Westminster Abbey Consecrated (1065):
Apostates at the Abbey
It was on this date, December 28, 1065, that Westminster Abbey, in Westminster, London, was consecrated. The now- traditional place of coronation and burial for English monarchs, located just to the west of Westminster Palace, contains the Collegiate Church of St. Peter as well as the Abbey, or home for monks. According to legend, the church received its name after a fisherman's miraculous vision of St. Peter. The original Benedictine Abbey was built in the Romanesque style at the decree of the penultimate Norman monarch of England, the very pious Edward the Confessor, between 1045-1050, as penance for his failure to undertake a promised pilgrimage.
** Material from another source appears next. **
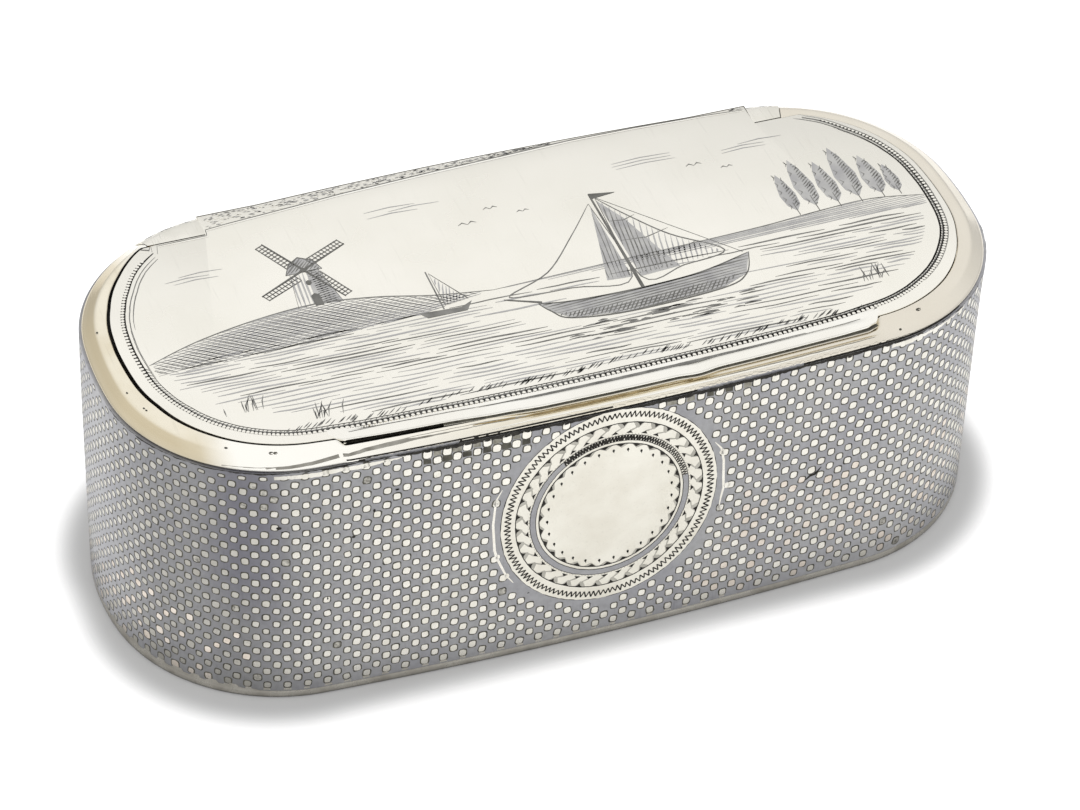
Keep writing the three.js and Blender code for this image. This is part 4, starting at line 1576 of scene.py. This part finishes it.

Westminster was rebuilt in the Gothic style we recognize today between 1245-1517.
Edward was not able to attend consecration, which took place just a week before the king died, on 5 January 1066. The consecration rite itself, according to the Catholic Encyclopedia, is superior to a mere blessing, which may be performed by a priest. Consecration, at least today,
is a rite reserved to a bishop, who by the solemn anointing with holy chrism [a "mixture of oil of olives and balsam, blessed by a bishop"], and in the prescribed form, dedicates a building to the service of God, thereby raising it in perpetuum to a higher order, removing it from the malign influence of Satan, and rendering it a place in which favours are more graciously granted by God.
So if God watches over Westminster Abbey, one would think he might have prevented King Henry VIII from seizing and closing it during the Dissolution of the Monasteries (1534, 1540), and might have prevented Henry's daughter, Queen Elizabeth I, from converting it into a "royal peculiar" (1559), a church responsible directly to the sovereign, rather than to a diocesan bishop.
Furthermore, while the relics of "Saint" Edward the Confessor are said to reside in Westminster, as with the bodies of most kings and queens of England — Henry VIII was buried at St. George's Chapel, Windsor Castle, by the way — there is a curious collection of the impious residing eternally in and around Westminster Abbey:
• In the North Choir Aisle is the agnostic composer Ralph Vaughan Williams (1872-1958)
• In the North Transept are the notoriously skeptical statesmen William Pitt, 1st Earl of Chatham (1708-1778), and his son, William Pitt the Younger (1759-1806)
• In what is now known as the Poets' Corner we find the apostate poet Geoffrey Chaucer (1343?-1400)
• the admittedly non-Christian poet Robert Browning (1812-1889)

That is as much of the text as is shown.